Four books followed Old Powder Man: The Wintering (1971), a fictionalization of her friendship with Faulkner; County Woman (1982); a short-story collection, Pariah and Other Stories (1983), dedicated in memory of Faulkner; and a final novel, Pay the Piper (1988). Two of her five novels were reissued in the Louisiana State University Press series Voices of the South in 1994. Between 1981 and 1995 she published four short stories and an essay that remain — despite my best efforts — uncollected.
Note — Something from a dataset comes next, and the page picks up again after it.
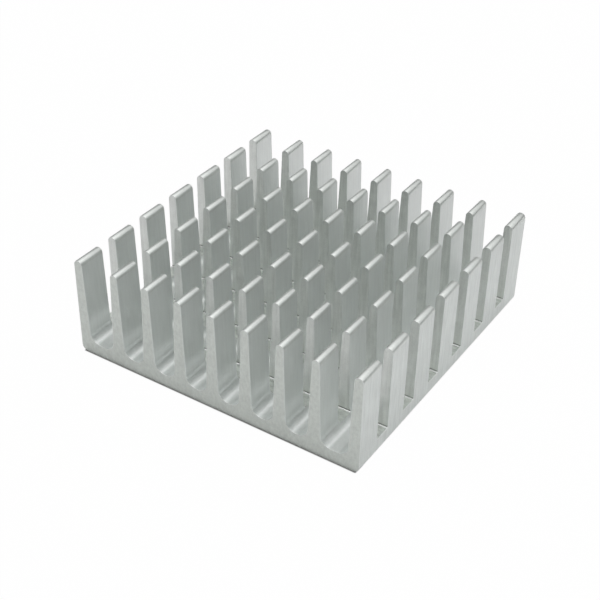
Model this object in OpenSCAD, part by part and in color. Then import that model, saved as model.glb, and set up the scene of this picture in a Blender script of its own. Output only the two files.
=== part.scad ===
// Cross-cut extruded heat sink
//
// One piece of aluminium extrusion: a thin base that carries tapered fins with round tips.
// Saw slots across the fins leave rows of flat pins, and stop just above the channel floors.
//
// Millimetres. The section lies in X and Z and is extruded along Y; the slots run along X.
// The origin is the middle of the underside, the flat face that sits on the chip.

/* [Base] */
// Width of the section, across the fins
base_w = 30; // [28:0.5:60]
// Length of the piece, sawn from the bar
base_l = 30; // [28:0.5:90]
// Thickness of the base at the channel floors
base_t = 1.3; // [0.9:0.1:4]
// Radius along the two bottom edges of the section
edge_r = 0.6; // [0.1:0.1:0.8]

/* [Fins] */
// Height of the heat sink, from the underside to the fin tips
sink_h = 10; // [5:0.5:20]
// Number of fins between the two outer fins
inner_fin_n = 7; // [1:1:7]
// Spacing of the inner fins, centre to centre
fin_pitch = 3.5; // [2.7:0.1:4]
// Thickness of an inner fin across its round tip
fin_tip_t = 0.8; // [0.4:0.1:1.2]
// Thickness of an outer fin across its round tip
outer_tip_t = 0.9; // [0.4:0.1:1.6]
// Lean of the fin sides, in degrees, which thickens the fins towards the base
fin_draft = 2; // [0.5:0.25:2.5]
// Radius between the side of a fin and the channel floor
root_r = 1; // [0.2:0.1:1.4]

/* [Saw slots] */
// Number of slots across the fins
slot_n = 6; // [1:1:6]
// Width of a slot
slot_w = 1.8; // [0.6:0.1:3]
// Spacing of the slots, centre to centre
slot_pitch = 4.5; // [3.2:0.1:5]
// Height of the ridges that a slot leaves standing above the channel floors
slot_ridge_h = 0.4; // [0.2:0.1:2]
// Radius in the two bottom corners of a slot
slot_corner_r = 0.15; // [0.05:0.05:0.25]

/* [Hidden] */

$fn = 64;

// How far a cutter runs past the surface that it breaks through
overcut = 1;

slot_floor_z = base_t + slot_ridge_h;
outer_fin_x = (base_w - outer_tip_t) / 2;

// Half of a fin's thickness at height z, measured on its leaning side
function half_t(tip_t, z) = tip_t / 2 / cos(fin_draft) + (sink_h - tip_t / 2 - z) * tan(fin_draft);

// Clear width of the channel floor between two inner fins
channel_w = fin_pitch - 2 * half_t(fin_tip_t, base_t);

// Two fillets share a channel, so neither takes more than half of it
fillet_r = min(root_r, channel_w / 2);

// Base of the section, with its bottom edges rounded
module base_section() {
    inset = base_w / 2 - edge_r;
    polygon([
        [-inset, 0], [inset, 0], [base_w / 2, edge_r],
        [base_w / 2, base_t], [-base_w / 2, base_t], [-base_w / 2, edge_r]
    ]);
    for (side = [-1, 1])
        translate([side * inset, edge_r])
            circle(r = edge_r);
}

// Right-hand half of a fin: leaning side, with the fillet at its foot
module leaning_half(tip_t) {
    tip_z = sink_h - tip_t / 2;
    fillet_z = base_t + fillet_r;
    fillet_x = half_t(tip_t, fillet_z) + fillet_r / cos(fin_draft);
    difference() {
        polygon([
            [0, edge_r],
            [fillet_x, edge_r],
            [fillet_x, base_t],
            [fillet_x - fillet_r * cos(fin_draft), fillet_z - fillet_r * sin(fin_draft)],
            [tip_t / 2 * cos(fin_draft), tip_z + tip_t / 2 * sin(fin_draft)],
            [0, tip_z]
        ]);
        translate([fillet_x, fillet_z])
            circle(r = fillet_r);
    }
}

// Right-hand half of a fin: upright side, flush with the side of the base
module upright_half(tip_t) {
    translate([0, edge_r])
        square([tip_t / 2, sink_h - tip_t / 2 - edge_r]);
}

// Round tip of a fin
module tip_round(tip_t) {
    translate([0, sink_h - tip_t / 2])
        circle(d = tip_t);
}

module inner_fin_section() {
    leaning_half(fin_tip_t);
    mirror([1, 0])
        leaning_half(fin_tip_t);
    tip_round(fin_tip_t);
}

// Outer fin of the right-hand side
module outer_fin_section() {
    upright_half(outer_tip_t);
    mirror([1, 0])
        leaning_half(outer_tip_t);
    tip_round(outer_tip_t);
}

// Section of the extruded bar, as the die gives it
module bar_section() {
    base_section();
    for (i = [0 : inner_fin_n - 1])
        translate([(i - (inner_fin_n - 1) / 2) * fin_pitch, 0])
            inner_fin_section();
    translate([outer_fin_x, 0])
        outer_fin_section();
    mirror([1, 0])
        translate([outer_fin_x, 0])
            outer_fin_section();
}

// Section of one saw slot, open above the fin tips
module slot_section() {
    half_w = slot_w / 2;
    corner_y = half_w - slot_corner_r;
    corner_z = slot_floor_z + slot_corner_r;
    polygon([
        [-corner_y, slot_floor_z], [corner_y, slot_floor_z], [half_w, corner_z],
        [half_w, sink_h + overcut], [-half_w, sink_h + overcut], [-half_w, corner_z]
    ]);
    for (side = [-1, 1])
        translate([side * corner_y, corner_z])
            circle(r = slot_corner_r);
}

module saw_slots() {
    for (i = [0 : slot_n - 1])
        translate([0, (i - (slot_n - 1) / 2) * slot_pitch, 0])
            rotate([90, 0, 90])
                linear_extrude(height = base_w + 2 * overcut, center = true)
                    slot_section();
}

module heat_sink() {
    color("silver")
        difference() {
            rotate([90, 0, 0])
                linear_extrude(height = base_l, center = true)
                    bar_section();
            saw_slots();
        }
}

heat_sink();
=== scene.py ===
"""Cross-cut aluminium heat sink: the finished piece, its metal, the table and the studio light.

Metres throughout, in the frame of the CAD model. The bar runs along Y, the saw slots along X.
"""
import math

import bmesh
import bpy
from mathutils import Matrix, Vector


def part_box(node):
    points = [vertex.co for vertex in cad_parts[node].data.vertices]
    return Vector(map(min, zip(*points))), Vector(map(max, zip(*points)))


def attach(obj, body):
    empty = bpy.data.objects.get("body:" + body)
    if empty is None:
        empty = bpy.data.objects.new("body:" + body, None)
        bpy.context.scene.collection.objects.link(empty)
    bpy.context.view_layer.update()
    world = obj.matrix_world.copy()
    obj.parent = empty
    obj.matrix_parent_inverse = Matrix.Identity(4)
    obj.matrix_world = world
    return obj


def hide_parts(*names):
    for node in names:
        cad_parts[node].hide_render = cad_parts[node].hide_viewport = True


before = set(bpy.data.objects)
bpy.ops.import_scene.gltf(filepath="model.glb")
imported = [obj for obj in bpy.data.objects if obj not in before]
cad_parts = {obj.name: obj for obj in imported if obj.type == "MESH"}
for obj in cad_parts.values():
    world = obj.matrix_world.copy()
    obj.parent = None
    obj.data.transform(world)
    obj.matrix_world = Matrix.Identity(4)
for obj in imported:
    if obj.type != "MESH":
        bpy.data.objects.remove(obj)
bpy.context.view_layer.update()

MM = 0.001
MICRON = 1e-6
SAME = 0.0005 * MM  # two corners nearer than this are one
ON_PLANE = SAME / 10  # a corner nearer than this to a cutting plane lies on it

# Sizes that the part's source gives
BASE_T = 1.3 * MM
EDGE_R = 0.6 * MM
INNER_FINS = 7
FIN_PITCH = 3.5 * MM
FIN_TIP_T = 0.8 * MM
OUTER_TIP_T = 0.9 * MM
FIN_DRAFT = math.radians(2)
ROOT_R = 1.0 * MM
SLOTS = 6
SLOT_W = 1.8 * MM
SLOT_PITCH = 4.5 * MM
RIDGE_H = 0.4 * MM
SLOT_CORNER_R = 0.15 * MM

# Sizes that the model's box gives
box_lo, box_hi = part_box("heat_sink")
HALF_W = (box_hi.x - box_lo.x) / 2
HALF_L = (box_hi.y - box_lo.y) / 2
HEIGHT = box_hi.z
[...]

When Williams’s path again crossed Seymour Lawrence’s in 1984 — she had by then twice married and divorced — his situation had changed substantially. The young Atlantic editor who took her first major story was now a leading publisher of literary authors with his own Houghton Mifflin imprint. Williams lived ten years with Lawrence — he died in 1994 — sometimes helping him discover new talent. Observing Lawrence go about the business of book publishing continued and diversified her literary education. He did nonstop business on the phone and otherwise. He ended a cruise they were on prematurely, arranging for a helicopter to pick them up on deck. “Sam,” she often said, “was always working.” Williams lived ten years after Lawrence’s passing. She died on Easter Sunday, April 11, 2004. (Faulkner fans will remember Easter Sunday as the last day of The Sound and the Fury. He gave Williams the handwritten manuscript of what many consider his masterpiece in 1952.)
Few writers’ lives are intertwined with commanding figures like Faulkner, the tiger Catherine Bowen, and Lawrence. For Williams life must have been a frequent balancing act of transactional issues. Gold’s essay illustrates there is much to this business of getting published, and not all of it, too little of it perhaps, rests with the quality of the work. Somehow Joan Williams fought through the maze of powerful personalities around her — she was more tiger-like than she imagined — as well as her own insecurities and weaknesses, to produce the novels and stories that eloquently render her aching themes of loneliness and separation, achieving finally a literary dwelling that is no one else’s, that is her own.